In short, hiring Carmen Segarra was exactly the sort of "disruptive" personality the New York Fed needed. ProPublica says she was "born in Indiana, raised mostly in Puerto Rico," is conversant in five languages and learning a sixth, and has sterling academic and professional credentials. Here are some of the words that have been attached to her: passionate, direct, confident, independent-minded, idealistic, overachiever, expressive. As she told "This American Life," "[p]oker face is a real problem for me." And she explicitly mentioned to ProPublica a knack for boundary-crossing. Segarra said she enjoyed "work[ing] closely with a wide range of laws and regulations that apply across the banking and investment sectors, as opposed to just specializing in one particular type." Contrast this with those content to perform within the narrow confines of their own financial silos in the lead up to the financial crash. They were too focused on their own short-term prospects to take notice of the bigger, darker picture looming above and across those silos.

Notable to me is something else she told "This American Life" about why the 2008 crash galvanized her. It was partly because she saw how friends from the middle class suffered greatly, "teachers, police officers." This shows a strong affiliation with the world far outside Wall Street, which, no matter how distant, is nevertheless greatly affected by the dealmaking that goes on there. Those with experience on Wall Street will tell you that not everyone actually has a strong connection to the outside, middle-class world.

In some ways, this is a rare case of accountability reforms actually working. Without that initial hiring of Segarra, which was the result of accountability reforms set in motion by the New York Fed itself (which was facing the prospect of legislative overhaul), we wouldn't have these 46 hours of tapes and evidence of acquiescence on the part of the supervisory bank. There would have likely been no hearing as we saw late last year, in which Senator Warren was able to interrogate the New York Fed chief.

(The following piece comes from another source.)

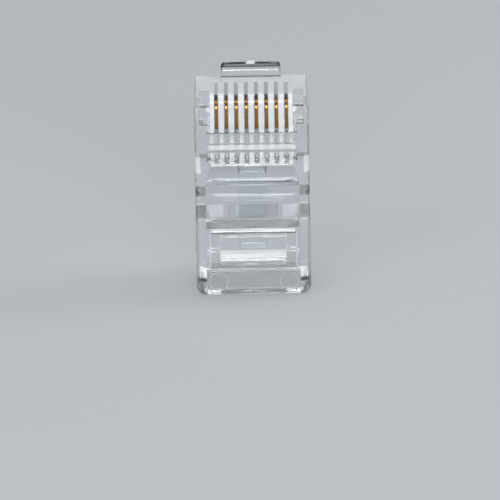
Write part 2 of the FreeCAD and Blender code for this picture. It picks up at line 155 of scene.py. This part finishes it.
def clearPolycarbonate(name, finish):
    m = newMaterial(name)
    place = addNode(m, "ShaderNodeTexCoord").outputs["Object"]
    parts = addNode(m, "ShaderNodeSeparateXYZ", {}, {"Vector": place})
    side = addNode(m, "ShaderNodeMath", {"operation": "ABSOLUTE"}, {0: parts.outputs["X"]})
    axes = {"x": side, "depth": parts.outputs["Y"], "height": parts.outputs["Z"]}
    # the frost, a little thinner in patches
    patches = addNode(m, "ShaderNodeTexNoise", {
        "Scale": 1 / (clear["patchSize"] * mm), "Detail": clear["patchDetail"]}, {"Vector": place})
    uneven = addNode(m, "ShaderNodeMapRange", {
        "From Min": clear["patchNoise"][0], "From Max": clear["patchNoise"][1],
        "To Min": clear["patchThin"]}, {"Value": patches})
    frost = addNode(m, "ShaderNodeMath", {"operation": "MULTIPLY"}, {
        0: frostMask(m, finish, axes, parts.outputs["X"]), 1: uneven})
    roughness = addNode(m, "ShaderNodeMapRange", {
        "To Min": clear["polishRoughness"], "To Max": clear["frostRoughness"]}, {"Value": frost})
    if "satin" in finish:
        # faces of the cavity core, which is polished less than the outside of the mould
        satin = anyOf(m, [boxMask(m, axes, box) for box in finish["satin"]])
        dull = addNode(m, "ShaderNodeMath", {
            "operation": "MULTIPLY", 1: clear["satinRoughness"]}, {0: satin})
        roughness = addNode(m, "ShaderNodeMath", {"operation": "MAXIMUM"}, {0: roughness, 1: dull})
    through = addNode(m, "ShaderNodeMapRange", {
        "To Min": 1 - clear["haze"], "To Max": 1 - clear["frostWhite"]}, {"Value": frost})
    tone = addNode(m, "ShaderNodeMix", {
        "data_type": "RGBA", "A": hexLinear(clear["body"]), "B": hexLinear(clear["frost"])},
        {"Factor": frost})
    # slow waves left by the flow of the melt, over rounded edges
    flow = addNode(m, "ShaderNodeTexNoise", {
        "Scale": 1 / (clear["flowSize"] * mm), "Detail": clear["flowDetail"]}, {"Vector": place})
    rounded = addNode(m, "ShaderNodeBevel", {
        "samples": clear["edgeSamples"], "Radius": clear["edgeRadius"] * mm})
    waves = addNode(m, "ShaderNodeBump", {"Strength": 1.0, "Distance": clear["flowDepth"] * mm},
                    {"Height": flow, "Normal": rounded})
    # spark-eroded grain, a tenth of a millimetre across, only where there is frost
    grain = addNode(m, "ShaderNodeTexNoise", {
        "Scale": 1 / (clear["grainSize"] * mm), "Detail": clear["grainDetail"]}, {"Vector": place})
    grit = addNode(m, "ShaderNodeBump", {"Distance": clear["grainDepth"] * mm}, {
        "Height": grain, "Strength": frost, "Normal": waves})
    plastic = addNode(m, "ShaderNodeBsdfPrincipled", {"IOR": clear["ior"]}, {
        "Base Color": tone.outputs["Result"], "Roughness": roughness,
        "Transmission Weight": through, "Normal": grit})
    addNode(m, "ShaderNodeOutputMaterial", {}, {"Surface": plastic})
    return m


# Contact blades: phosphor bronze stamped from strip, gold over nickel on the edge that mates, so
# warm gold at the tip.
# Deeper in the slot the colour turns dark brown: partly the bare bronze of the sheared sides, partly
# painted shade of the slot.
blade = {
    "gold": "#ad7c3a",
    # bare bronze, darkened further as painted shade of the slot
    "flankBronzeAndShade": "#5f3f1e",
    "roughness": (0.2, 0.4),  # on the smoothest and the coarsest lines of the shear
    "goldToShadeDepth": 1.6,  # millimetres behind the mating edge over which the gold gives way to bronze darkened with painted shade
    "shearSpacing": 0.05,  # millimetres
    "shearStretch": 0.08,  # how often the lines change along the blade's depth, against across
    "shearHeight": 0.004,  # millimetres
    "shearDetail": 3.0,
    "shearStrength": 0.5,
}


def goldPlate():
    m = newMaterial("goldPlatedBronzeStamping")
    place = addNode(m, "ShaderNodeTexCoord").outputs["Object"]
    parts = addNode(m, "ShaderNodeSeparateXYZ", {}, {"Vector": place})
    # the colour darkens deeper into the slot: bare bronze plus painted shade of the recess
    depth = addNode(m, "ShaderNodeMapRange", {
        "From Min": bladeLow.y, "From Max": bladeLow.y + blade["goldToShadeDepth"] * mm},
        {"Value": parts.outputs["Y"]})
    tone = addNode(m, "ShaderNodeMix", {
        "data_type": "RGBA", "A": hexLinear(blade["gold"]), "B": hexLinear(blade["flankBronzeAndShade"])},
        {"Factor": depth})
    stretch = addNode(m, "ShaderNodeMapping", {"Scale": (1.0, blade["shearStretch"], 1.0)},
                      {"Vector": place})
    shear = addNode(m, "ShaderNodeTexNoise", {
        "Scale": 1 / (blade["shearSpacing"] * mm), "Detail": blade["shearDetail"]},
        {"Vector": stretch})
    rough = addNode(m, "ShaderNodeMapRange", {
        "To Min": blade["roughness"][0], "To Max": blade["roughness"][1]}, {"Value": shear})
    lines = addNode(m, "ShaderNodeBump", {
        "Strength": blade["shearStrength"], "Distance": blade["shearHeight"] * mm},
        {"Height": shear})
    metal = addNode(m, "ShaderNodeBsdfPrincipled", {"Metallic": 1.0}, {
        "Base Color": tone.outputs["Result"], "Roughness": rough, "Normal": lines})
    addNode(m, "ShaderNodeOutputMaterial", {}, {"Surface": metal})
    return m


# What the mould leaves on each clear piece, as boxes in millimetres: x runs from the middle
# plane to both sides, depth from the contact face towards the latch, height from the cable
# entry to the nose. Ribs are a box and half a rib's width.
combFoot = nose - 3.9  # height at which the contact comb ends
housingFinish = {
    "frosted": [
        {"x": (0, 10), "height": (nose - 0.02, nose)},  # nose end
        {"x": (3.9, 4.2), "depth": (0, 1.5), "height": (combFoot, nose)},  # cheeks of the comb
        {"x": (5.3, 7), "depth": (1.9, 3.0), "height": (12.3, 14.25)},  # under the nose block
    ],
    "ribs": [
        ({"x": (0, 4.2), "depth": (0, 3), "height": (combFoot, nose)}, 0.3),  # contact comb
        ({"x": (0, 4.2), "depth": (3.1, 4.2), "height": (13.3, combFoot)}, 0.28),  # channel walls
        ({"x": (0, 4.2), "depth": (2.0, 3.2), "height": (13.3, 14.3)}, 0.3),  # channel mouths
    ],
    "pale": [
        {"x": (4.8, 5.7), "depth": (0.1, 2.9), "height": (8.25, 8.95)},  # ends of the rear ledge
        {"x": (4.28, 4.42), "depth": (0, 1.5), "height": (2.95, 6.67)},  # jacket window's sides
    ],
    "satin": [
        {"x": (0, 5.0), "depth": (1.5, 3.7), "height": (6.8, 8.3)},  # roof of the cable cavity
        {"x": (0, 4.5), "depth": (0, 1.7), "height": (2.85, 3.05)},  # jacket window's foot
        {"x": (0, 4.7), "depth": (2.0, 3.3), "height": (13.4, 14.1)},  # clamp window's floor
    ],
    "rings": [{"x": 3.6, "height": 1.5, "inner": 0.92, "outer": 0.97}],  # round ejector pins
}
latchFinish = {
    "frosted": [{"x": (0, 0.44), "height": (latchTop - 0.27, latchTop)}],  # stub of the gate
}
clampFinish = {
    "pale": [
        {"depth": (0.3, 1.3), "height": (3.84, 4.58)},  # bite of the jacket clamp
        {"x": (3.36, 3.5), "depth": (0, 2.4), "height": (3.1, 6.2)},  # its sides
        {"depth": (0, 0.25), "height": (15.2, 16.2)},  # front of the conductor clamp
    ],
}
gold = goldPlate()
housingPlastic = clearPolycarbonate("mouldedPolycarbonateHousing", housingFinish)
latchPlastic = clearPolycarbonate("mouldedPolycarbonateLatch", latchFinish)
clampPlastic = clearPolycarbonate("mouldedPolycarbonateClamps", clampFinish)
print("materials made: three of clear plastic, one of gold plate")

# Edge radii in millimetres: a mould polishes its outer corners round, and a stamping die
# leaves a small roll on the edges of strip. The housing's material rounds its edges.
edgeRadius = {"latch": 0.08, "conductorClamp": 0.05, "jacketClamp": 0.06, "blade": 0.03}
dress = {
    "weld": 0.0002,  # millimetres
    "flatAngle": 1.0,  # degrees, as the two below
    "bevelAngle": 33,
    "splitAngle": 18,
    "bevelSegments": 2,
    "flatWeight": 80,
}


def dressNode(name, material, radius=0):
    # joins the loose facets, rounds the hard edges a little, or only parts them where there is
    # no radius, and lets flat faces rule the shading beside them
    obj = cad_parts[name]
    obj.data.materials.clear()
    obj.data.materials.append(material)
    obj.data.polygons.foreach_set("use_smooth", [True] * len(obj.data.polygons))
    weld = obj.modifiers.new("weld", "WELD")
    weld.merge_threshold = dress["weld"] * mm
    if radius:
        flat = obj.modifiers.new("flatFaces", "DECIMATE")
        flat.decimate_type = "DISSOLVE"
        flat.angle_limit = math.radians(dress["flatAngle"])
        edge = obj.modifiers.new("edgeRound", "BEVEL")
        edge.width = radius * mm
        edge.segments = dress["bevelSegments"]
        edge.limit_method = "ANGLE"
        edge.angle_limit = math.radians(dress["bevelAngle"])
        edge.use_clamp_overlap = False
        edge.miter_outer = "MITER_ARC"
    else:
        split = obj.modifiers.new("split", "EDGE_SPLIT")
        split.split_angle = math.radians(dress["splitAngle"])
        split.use_edge_sharp = False
    shade = obj.modifiers.new("flatShade", "WEIGHTED_NORMAL")
    shade.weight = dress["flatWeight"]
    shade.keep_sharp = False


dressNode("housing", housingPlastic)
dressNode("latch_lever", latchPlastic, edgeRadius["latch"])
dressNode("conductor_clamp", clampPlastic, edgeRadius["conductorClamp"])
dressNode("jacket_clamp", clampPlastic, edgeRadius["jacketClamp"])
for name in contacts:
    dressNode(name, gold, edgeRadius["blade"])
for name in ("conductor_clamp", "jacket_clamp"):
    # clear plastic lets the lamps reach the faces behind it
    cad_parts[name].visible_shadow = False
print("pieces dressed:", len(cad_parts))

# Floor: one level sheet of pale matt paint, plain and even
stage = {
    "reach": 1.2,  # metres to each side
    "drop": 0.03,  # millimetres below the rim, so that light leaves it and finds the floor
    "colour": "#b6babf",
    "roughness": 0.8,
    "evenShare": 0.5,  # how much of what is seen is the even tone
}


def surfaceMesh(name, points):
    # quads between neighbouring rows and columns of a grid of points
    rows, columns = points.shape[:2]
    index = np.arange(rows * columns).reshape(rows, columns)
    quads = np.stack([index[:-1, :-1], index[1:, :-1], index[1:, 1:], index[:-1, 1:]], -1)
    mesh = bpy.data.meshes.new(name)
    mesh.from_pydata(points.reshape(-1, 3).tolist(), [], quads.reshape(-1, 4).tolist())
    mesh.update()
    obj = bpy.data.objects.new(name, mesh)
    bpy.context.scene.collection.objects.link(obj)
    return obj


def paleSweep():
    m = newMaterial("paleStudioSweep")
    tone = hexLinear(stage["colour"])
    paint = addNode(m, "ShaderNodeBsdfPrincipled", {
        "Base Color": tone, "Roughness": stage["roughness"]})
    evenTone = addNode(m, "ShaderNodeEmission", {"Color": tone, "Strength": 1.0})
    ray = addNode(m, "ShaderNodeLightPath").outputs
    seen = anyOf(m, [ray["Is Glossy Ray"], ray["Is Transmission Ray"], ray["Is Camera Ray"]])
    share = addNode(m, "ShaderNodeMath", {"operation": "MULTIPLY", 1: stage["evenShare"]}, {0: seen})
    both = addNode(m, "ShaderNodeMixShader", {}, {0: share, 1: paint, 2: evenTone})
    addNode(m, "ShaderNodeOutputMaterial", {}, {"Surface": both})
    return m


# a level grid of three points each way, X along its rows and Y along its columns
along = np.linspace(-stage["reach"], stage["reach"], 3)
gridX, gridY = np.meshgrid(along, along, indexing="ij")
level = np.full_like(gridX, -stage["drop"] * mm)
floor = surfaceMesh("floor", np.stack([gridX, gridY, level], -1))
floor.data.materials.append(paleSweep())

# World: plain light grey
studio = {"colour": "#c9ccd0", "strength": 0.25}
world = bpy.data.worlds.new("studio")
bpy.context.scene.world = world
world.use_nodes = True
background = world.node_tree.nodes["Background"]
background.inputs["Color"].default_value = hexLinear(studio["colour"])
background.inputs["Strength"].default_value = studio["strength"]
print("floor and world made")

# Softboxes, in metres and watts, all turned towards the middle of the plug
aimPoint = Vector((0, 0, 0.012))
softboxes = {
    "keyBox": {"place": (-0.22, -0.26, 0.26), "size": (0.20, 0.20), "power": 0.52},
    "rimBox": {"place": (0.26, 0.06, 0.18), "size": (0.12, 0.20), "power": 0.4},
    "topBox": {"place": (0.0, 0.05, 0.34), "size": (0.26, 0.20), "power": 0.52},
    "frontBox": {"place": (0.04, -0.50, 0.18), "size": (0.36, 0.11), "power": 2.1},
}
for name, box in softboxes.items():
    lamp = bpy.data.lights.new(name, "AREA")
    lamp.shape = "RECTANGLE"
    lamp.size, lamp.size_y = box["size"]
    lamp.energy = box["power"]
    lampObject = bpy.data.objects.new(name, lamp)
    bpy.context.scene.collection.objects.link(lampObject)
    lampObject.location = box["place"]
    towards = aimPoint - Vector(box["place"])
    lampObject.rotation_euler = towards.to_track_quat("-Z", "Y").to_euler()
print("softboxes hung:", len(softboxes))

# Camera: a long lens on the contact side, a little above
view = {
    "distance": 0.8,  # metres
    "elevation": 19.5,  # degrees
    "roll": 0.95,  # degrees
    "lens": 564.0,  # millimetres, as all below
    "sensor": 36.0,
    "clipStart": 10.0,
    "rise": 4.61,  # how far up from the foot of the contact face the camera is aimed
    "side": -0.357,
}
elevation = math.radians(view["elevation"])
turn = math.radians(view["roll"])
right = Vector((1, 0, 0))
forward = Vector((0, math.cos(elevation), -math.sin(elevation)))
up = Vector((0, math.sin(elevation), math.cos(elevation)))
aim = Vector((0, housingLow.y, 0)) + up * view["rise"] * mm + right * view["side"] * mm
rolledRight = right * math.cos(turn) - up * math.sin(turn)
rolledUp = up * math.cos(turn) + right * math.sin(turn)
basis = Matrix((rolledRight, rolledUp, -forward)).transposed().to_4x4()
camera = bpy.data.cameras.new("camera")
camera.lens = view["lens"]
camera.sensor_width = view["sensor"]
camera.clip_start = view["clipStart"] * mm
cameraObject = bpy.data.objects.new("camera", camera)
bpy.context.scene.collection.objects.link(cameraObject)
cameraObject.matrix_world = Matrix.Translation(aim - forward * view["distance"]) @ basis
bpy.context.scene.camera = cameraObject
bpy.context.scene.view_settings.view_transform = "Standard"
# light turns many times inside the clear body before it leaves
bounces = {"all": 32, "transmission": 28}
bpy.context.scene.cycles.max_bounces = bounces["all"]
bpy.context.scene.cycles.transmission_bounces = bounces["transmission"]
print("camera set")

But in other ways? Not so much. Ideally, Segarra (and presumably other "disruptives" like her) would still be working at the New York Fed, raising the red flag on deals that would break her "poker face" quickly into an expression of alarm. She wouldn't be embroiled in a lawsuit with her former employer or now disparaged as "abrasive," one adjective routinely employed to describe powerful women in finance (or any powerful woman for that mattter) who make a fuss. Such women include Sheila Bair, former FDIC chairman; Brooksley Born, former chairperson of the Commodity Futures Trading Commission; and current Senator Elizabeth Warren. All of them fought the banking-political elite in different ways and at different times. All have been described as "abrasive"--and surely far worse off-the-record.

The word "disruptive" has been co-opted in recent years by some new players who, under the guise of rattling the status quo and claims of "innovation," seem most interested in making money by the pushing their operations just short of rule-breaking. Segarra, like Warren, Bair, and Born before her, show disruption done right.

I was struck by what Segarra's supervisor reportedly said to her, after she was perhaps a bit "disruptive" with Goldman: "you're sort of breaking eggs." But it seems to me the real mess was made in 2008 by Wall Street and by extension, the regulators, too enmeshed with those they were supposed to rein in. Those losses totaled at least 13 trillion dollars.

That's a whole lot of eggs for the rest of us to clean up.